(CAD and scene scripts)
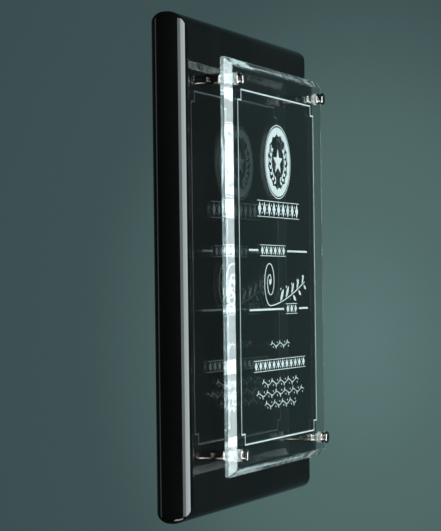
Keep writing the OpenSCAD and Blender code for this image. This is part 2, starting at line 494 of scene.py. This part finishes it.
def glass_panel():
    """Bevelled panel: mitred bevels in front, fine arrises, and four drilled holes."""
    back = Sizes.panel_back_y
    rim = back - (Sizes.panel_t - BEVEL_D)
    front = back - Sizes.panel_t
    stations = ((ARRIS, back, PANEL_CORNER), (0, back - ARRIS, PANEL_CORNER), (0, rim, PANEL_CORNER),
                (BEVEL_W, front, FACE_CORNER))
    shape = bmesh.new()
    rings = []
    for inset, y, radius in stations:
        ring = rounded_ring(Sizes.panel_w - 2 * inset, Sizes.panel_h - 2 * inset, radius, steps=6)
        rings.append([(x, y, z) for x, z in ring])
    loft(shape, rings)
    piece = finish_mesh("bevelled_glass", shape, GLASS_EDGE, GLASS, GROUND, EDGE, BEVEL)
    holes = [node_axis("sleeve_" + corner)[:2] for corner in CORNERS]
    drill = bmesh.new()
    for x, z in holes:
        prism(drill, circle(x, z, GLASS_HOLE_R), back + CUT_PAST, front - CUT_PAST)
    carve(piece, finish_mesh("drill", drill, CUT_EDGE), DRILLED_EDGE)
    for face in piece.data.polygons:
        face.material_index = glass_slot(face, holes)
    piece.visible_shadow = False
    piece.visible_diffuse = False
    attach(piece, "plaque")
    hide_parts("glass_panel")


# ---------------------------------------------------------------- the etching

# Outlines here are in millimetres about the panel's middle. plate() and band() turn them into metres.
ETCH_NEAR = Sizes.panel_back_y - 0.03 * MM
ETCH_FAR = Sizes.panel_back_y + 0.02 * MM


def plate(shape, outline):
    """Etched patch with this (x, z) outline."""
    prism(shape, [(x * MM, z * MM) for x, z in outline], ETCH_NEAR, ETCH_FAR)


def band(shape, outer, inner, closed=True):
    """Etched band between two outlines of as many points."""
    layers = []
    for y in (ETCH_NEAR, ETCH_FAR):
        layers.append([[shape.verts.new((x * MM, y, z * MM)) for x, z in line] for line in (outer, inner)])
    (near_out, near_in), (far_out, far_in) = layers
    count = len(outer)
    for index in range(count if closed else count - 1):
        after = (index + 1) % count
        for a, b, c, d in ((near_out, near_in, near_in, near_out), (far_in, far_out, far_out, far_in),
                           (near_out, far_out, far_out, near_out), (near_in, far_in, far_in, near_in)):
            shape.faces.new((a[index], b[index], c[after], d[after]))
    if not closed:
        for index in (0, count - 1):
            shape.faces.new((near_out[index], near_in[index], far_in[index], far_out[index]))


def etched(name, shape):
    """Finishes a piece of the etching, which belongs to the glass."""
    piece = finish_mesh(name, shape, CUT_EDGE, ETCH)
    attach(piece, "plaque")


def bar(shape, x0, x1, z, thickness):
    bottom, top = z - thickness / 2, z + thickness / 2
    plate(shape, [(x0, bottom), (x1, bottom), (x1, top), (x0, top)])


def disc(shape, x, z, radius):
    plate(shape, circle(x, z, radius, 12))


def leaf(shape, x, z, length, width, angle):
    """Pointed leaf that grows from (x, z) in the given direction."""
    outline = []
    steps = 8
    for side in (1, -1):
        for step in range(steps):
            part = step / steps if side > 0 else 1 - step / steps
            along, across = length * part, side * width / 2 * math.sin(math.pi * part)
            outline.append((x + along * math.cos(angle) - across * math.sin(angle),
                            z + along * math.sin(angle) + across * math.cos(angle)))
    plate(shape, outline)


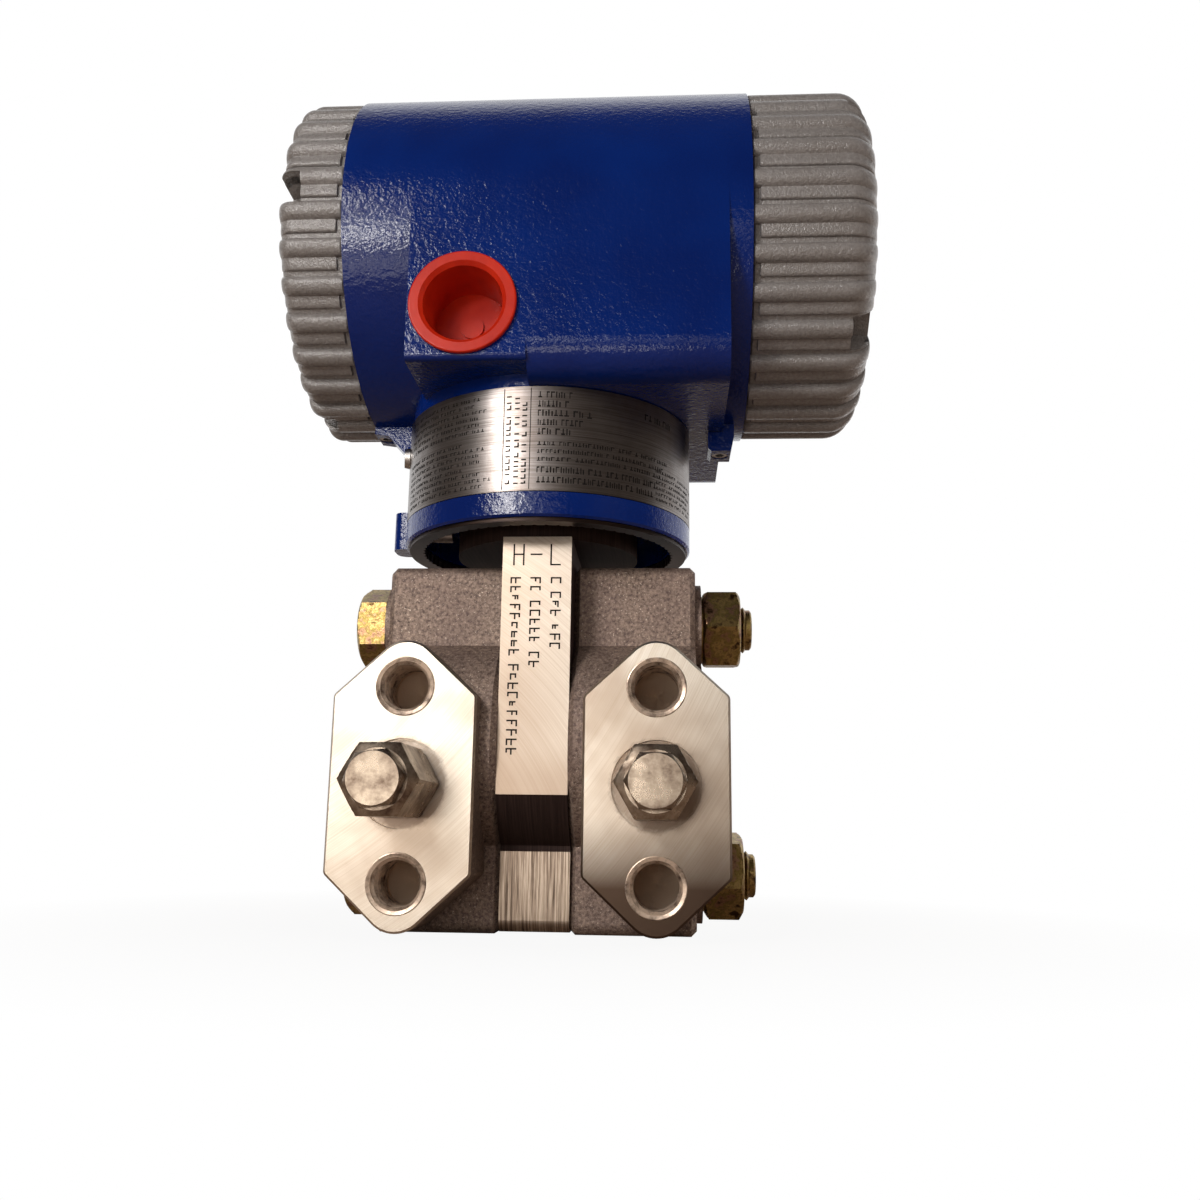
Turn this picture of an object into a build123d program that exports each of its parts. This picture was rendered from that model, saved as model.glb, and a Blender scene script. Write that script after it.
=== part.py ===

Goal — Take every line from the records above that has the word "this" and copy it.

Exercise response —
Keep writing the OpenSCAD and Blender code for this image. This is part 2, starting at line 494 of scene.py. This part finishes it.
    """Etched patch with this (x, z) outline."""
Turn this picture of an object into a build123d program that exports each of its parts. This picture was rendered from that model, saved as model.glb, and a Blender scene script. Write that script after it.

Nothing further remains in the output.